Lorsqu’un jugement est rendu, le parquet est amené à statuer sur le devenir des pièces à conviction, nous indique-t-on au parquet de Bruxelles. Si les objets ont été utilisés pour commettre un crime par exemple, le parquet ordonne leur confiscation, la personne perd la propriété des biens. C’est également le cas pour les objets considérés comme dangereux : les produits stupéfiants, les armes ou les munitions par exemple, par la suite détruits.

Si le bien confisqué comporte toujours une valeur importante, il est confié au domaine public. L’organe central pour la saisie et la confiscation (OCSC) organise ensuite la vente d’objets saisis. Si ce n’est pas le cas, l’objet peut être détruit également.

S’il n’y a aucune raison pour ordonner la confiscation des objets, le parquet demande aux greffes de contacter les propriétaires afin de leur restituer leurs biens. En rapportant l’histoire de Julie au Parquet de Mons, la porte-parole du procureur du Roi, avance que les problèmes sont fréquents lors de cette procédure. “Certains n’ont tout simplement pas d’adresse de contact, on ne sait donc pas les convoquer pour leur rendre leurs biens. D’autres sont convoqués mais ne viennent jamais”, explique-t-elle. Mais ici, Julie affirme avoir pris plusieurs fois contact avec le Parquet. Et ce dernier a ordonné la restitution des saisies. À la connaissance du numéro du dossier de Julie, la porte-parole réplique qu’il est impossible pour le parquet de communiquer sur cette affaire.

"Des dizaines d'années de procédure"

Julie a fait appel à un avocat pour récupérer son dû mais s’inquiète de la tournure que peut prendre son dossier : “On m’a dit que ça peut durer des dizaines d’années et que parfois on n’a pas gain de cause. On est impuissants face à cela”. Julie craint ne jamais remettre la main sur ses bijoux. D'autant qu'une affaire ayant eu lieu il y a quelques années au palais de justice de Mons renforce son scepticisme quant à la destruction de ces pièces à conviction.

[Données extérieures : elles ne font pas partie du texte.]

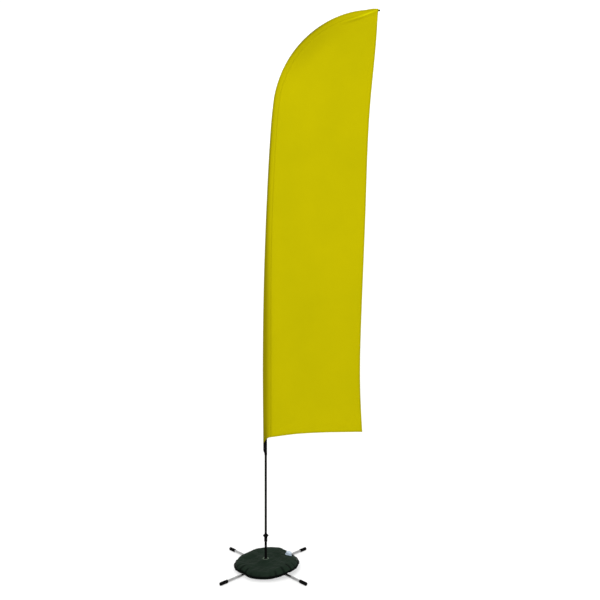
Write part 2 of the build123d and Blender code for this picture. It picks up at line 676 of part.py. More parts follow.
with BuildPart() as bag_body:
    with BuildSketch(Plane.XZ):
        with BuildLine():
            collar_top, rim_top, rim_foot = bag_outline(0)
            Polyline(rim_top, (BAG_R, rim_top[1]), (BAG_R, rim_foot[1]), rim_foot)
            Polyline((BAG_COLLAR_R, BAG_COLLAR_Z[0]), (BAG_HOLE_R, BAG_COLLAR_Z[0]), (BAG_HOLE_R, collar_top[1]),
                     collar_top)
        make_face()
    revolve(axis=Axis.Z)

with BuildPart() as bag_inside:
    with BuildSketch(Plane.XZ):
        with BuildLine():
            bag_outline(BAG_WALL)
        make_face()
    revolve(axis=Axis.Z)


def leg_channels(radius):
    """Arched channels along the four legs, from the axis out past the bag's rim, open to the floor."""
    with BuildPart() as channels:
        for leg_angle in LEG_ANGLES.values():
            with BuildSketch(leg_plane(leg_angle, 0)):
                Circle(radius)
                with Locations((-LEG_AXIS_Z, 0)):
                    Rectangle(2 * LEG_AXIS_Z, 2 * radius)
            extrude(amount=BAG_R + 10)
    return channels


bearing_angle = radians(FILLER_ANGLE)
tilt = radians(FILLER_TILT)
outwards = (cos(bearing_angle), sin(bearing_angle))
filler_plane = Plane(
    origin=(FILLER_R * outwards[0], FILLER_R * outwards[1], FILLER_Z),
    x_dir=(-outwards[1], outwards[0], 0),
    z_dir=(sin(tilt) * outwards[0], sin(tilt) * outwards[1], cos(tilt)),
)


def filler_disc(radius, foot, top, bore=0.0):
    """Disc or ring about the filler's tilted axis, between two heights above the bag's skin."""
    with BuildPart() as disc:
        with BuildSketch(filler_plane.offset(foot)):
            Circle(radius)
            if bore:
                Circle(bore, mode=Mode.SUBTRACT)
        extrude(amount=top - foot)
    return disc


with BuildPart() as water_ballast:
    add(bag_inside.part)
    add(leg_channels(CHANNEL_R + BAG_WALL).part, mode=Mode.SUBTRACT)
    add(filler_disc(NECK_R, -NECK_DEPTH, NECK_TOP).part, mode=Mode.SUBTRACT)
save(water_ballast, "water_ballast")

with BuildPart() as bag_shell:
    add(bag_body.part)
    add(leg_channels(CHANNEL_R).part, mode=Mode.SUBTRACT)
    add(filler_disc(NECK_R, -NECK_DEPTH, NECK_TOP).part, mode=Mode.SUBTRACT)
    add(water_ballast.part, mode=Mode.SUBTRACT)

# Everything above the two welds: a broken line from the collar's weld to the rim's weld
above_welds = turned([
    (0, COLLAR_WELD_Z), (BAG_COLLAR_R, COLLAR_WELD_Z), (RIM_FLANGE_R, BAG_SEAM_Z), (BAG_R + 10, BAG_SEAM_Z),
    (BAG_R + 10, 150), (0, 150),
])

with BuildPart() as bag_top_panel:
    add(bag_shell.part)
    add(above_welds.part, mode=Mode.INTERSECT)
save(bag_top_panel, "bag_top_panel")

with BuildPart() as bag_bottom_panel:
    add(bag_shell.part)
    add(above_welds.part, mode=Mode.SUBTRACT)
save(bag_bottom_panel, "bag_bottom_panel")

bag_eyelet = turned([
    (EYELET_BORE_R, BAG_COLLAR_Z[0] - EYELET_T), (EYELET_FLANGE_R, BAG_COLLAR_Z[0] - EYELET_T),
    (EYELET_FLANGE_R, BAG_COLLAR_Z[0]), (BAG_HOLE_R, BAG_COLLAR_Z[0]), (BAG_HOLE_R, BAG_COLLAR_Z[1]),
    (EYELET_FLANGE_R, BAG_COLLAR_Z[1]), (EYELET_FLANGE_R, BAG_COLLAR_Z[1] + EYELET_T),
    (EYELET_BORE_R, BAG_COLLAR_Z[1] + EYELET_T),
])
save(bag_eyelet, "bag_eyelet")

# ---------------------------------------------------------------------------
# Filler neck, gasket and screw cap, square to the bag's sloping skin
# ---------------------------------------------------------------------------
with BuildPart() as filler_neck:
    add(filler_disc(NECK_FLANGE_R, -NECK_DEPTH, NECK_FLANGE_TOP).part)
    add(bag_body.part, mode=Mode.SUBTRACT)
    add(filler_disc(NECK_R, -NECK_DEPTH, NECK_TOP).part)
    add(filler_disc(NECK_BORE_R, -NECK_DEPTH, NECK_TOP).part, mode=Mode.SUBTRACT)
save(filler_neck, "filler_neck")

with BuildPart() as filler_cap:
    add(filler_disc(CAP_R, CAP_FOOT, CAP_TOP).part)
    add(filler_disc(CAP_BORE_R, CAP_FOOT, CAP_TOP - CAP_ROOF).part, mode=Mode.SUBTRACT)
save(filler_cap, "filler_cap")

cap_gasket = filler_disc(CAP_BORE_R - 0.2, CAP_TOP - CAP_ROOF - GASKET_T, CAP_TOP - CAP_ROOF, NECK_BORE_R)
save(cap_gasket, "cap_gasket")
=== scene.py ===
"""Looks of a tall blade flag on a folding cross base with a water bag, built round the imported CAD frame."""

import json
import math

import bmesh
import bpy
import numpy as np
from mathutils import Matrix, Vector


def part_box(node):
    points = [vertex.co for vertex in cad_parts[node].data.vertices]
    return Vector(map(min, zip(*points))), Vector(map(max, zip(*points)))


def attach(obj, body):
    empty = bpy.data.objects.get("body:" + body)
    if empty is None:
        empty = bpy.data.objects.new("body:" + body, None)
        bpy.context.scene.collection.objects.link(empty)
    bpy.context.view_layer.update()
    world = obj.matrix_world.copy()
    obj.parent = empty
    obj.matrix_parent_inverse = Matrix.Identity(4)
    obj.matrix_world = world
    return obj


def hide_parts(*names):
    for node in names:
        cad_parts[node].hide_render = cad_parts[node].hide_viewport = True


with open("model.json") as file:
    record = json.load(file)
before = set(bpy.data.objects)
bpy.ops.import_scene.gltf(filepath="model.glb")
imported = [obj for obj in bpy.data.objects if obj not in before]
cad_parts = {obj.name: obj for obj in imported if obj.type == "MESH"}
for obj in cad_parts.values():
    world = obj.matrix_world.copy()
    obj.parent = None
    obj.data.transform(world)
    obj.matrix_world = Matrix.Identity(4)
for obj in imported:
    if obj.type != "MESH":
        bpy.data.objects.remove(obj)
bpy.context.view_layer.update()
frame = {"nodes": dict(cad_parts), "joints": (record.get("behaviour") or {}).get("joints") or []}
nodes = frame["nodes"]

MM = 0.001


# ---------------------------------------------------------------------------
# Mast line: the pole's centre line, as the CAD has it
# ---------------------------------------------------------------------------
MAST_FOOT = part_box("pole_end_bush")[0].z
MAST_STRAIGHT = 1.929  # length of the upright part, in metres
MAST_ARCS = ((1.375, 4.1), (0.216, 3.4), (0.802, 53.6), (0.424, 32.1))  # length in metres, turn in degrees
MAST_LENGTH = MAST_STRAIGHT + sum(length for length, turn in MAST_ARCS)


def mast_frame(run):
    """Point x, z and lean from the upright at a distance along the mast line."""
    x, z, lean = 0.0, MAST_FOOT + min(run, MAST_STRAIGHT), 0.0
    left = run - MAST_STRAIGHT
    for length, turn in MAST_ARCS:
        if left <= 0:
            break
        bend_r = length / math.radians(turn)
        end_lean = lean + min(left, length) / bend_r
        x += bend_r * (math.cos(lean) - math.cos(end_lean))
        z += bend_r * (math.sin(end_lean) - math.sin(lean))
        lean = end_lean
        left -= length
    return x, z, lean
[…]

Fin 2014, un vaste réseau mafieux impliqué dans des trafics de voitures volées et d’armes est démantelé dans le Hainaut. De nombreuses pièces à conviction sont saisies dont certaines interpellent particulièrement le Parquet. En effet, des armes fichées au local des pièces à conviction du palais de justice de Mons sont retrouvées chez les trafiquants. Cette affaire renvoie alors à la disparition de 450 armes saisies par la justice. Au moment du démantèlement de ce réseau, l’avocate générale Catherine Badot avait déclaré : “Notre impression dans ce dossier est que d’autres personnes ont sans doute profité du trafic d’objets en tous genres du local des pièces à conviction. Mais voilà : suite à des interrogatoires, des perquisitions ont bien été menées, mais elles n’ont rien donné en son temps. Des bagues, entre autres bijoux, ont disparu, de même que des enveloppes d’argent. Autant de pièces qui n’ont jamais été retrouvées”.

Julie en est persuadée : "Comme le Parquet ne peut pas me dire que les bijoux ont été volés, ils me disent qu'ils ont été malencontreusement détruits". Impossible toutefois de confirmer cette thèse, en l'absence de communication de la part du Parquet.